I started reading DC after Infinite Crisis was published so most of many of my books, and all of my ongoings upon the beginning of the New 52, took place inside the DC Multiverse. The Multiverse itself has even become one of DC’s biggest selling points as its definition is one of the few things that separates DC from Marvel, the latter of which has a Multiverse, but not a whole guidebook on it.
The way I used to see Crisis on Infinite Earths: you have a million universes with an unending range of opportunities for stories and you squander it by combining it all into one universe?
Uh, well, yeah, past me. They had to do it. There were TOO MANY DAMN CHARACTERS and TOO MANY DAMN STORIES and what better way to show it than have them clog one giant story together? Multiversity recently organized the first current Multiverse by writing up a guide for the 52 universes it contains, but oh my god. Who could have hoped to separate, define, and organize the masses upon masses we see here?
No one did and that’s why DC took all their important characters and pushed them into one world. It probably seemed like the easiest way to handle this mess.
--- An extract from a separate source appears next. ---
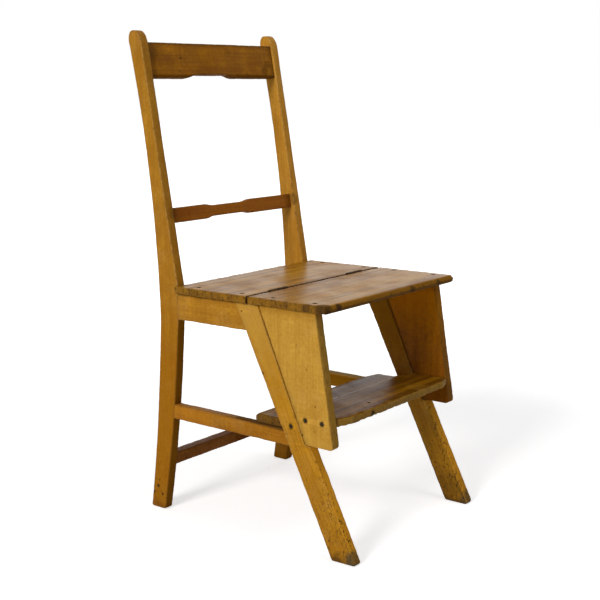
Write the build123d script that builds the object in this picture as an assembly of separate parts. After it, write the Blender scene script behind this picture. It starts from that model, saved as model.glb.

A limiting way too, yes, but it was only temporary. The story itself doesn’t quite convey the supposed glory of DC’s history, but that’s the kind of PR you put out when you’re promoting anything anyway. Crisis never had to be good, it just had to occur at all and if we’re stuck dying of alcohol poisoning as we read it, so be it.
Then again…it’s only convincing if you think canon is that important. Your mileage may vary.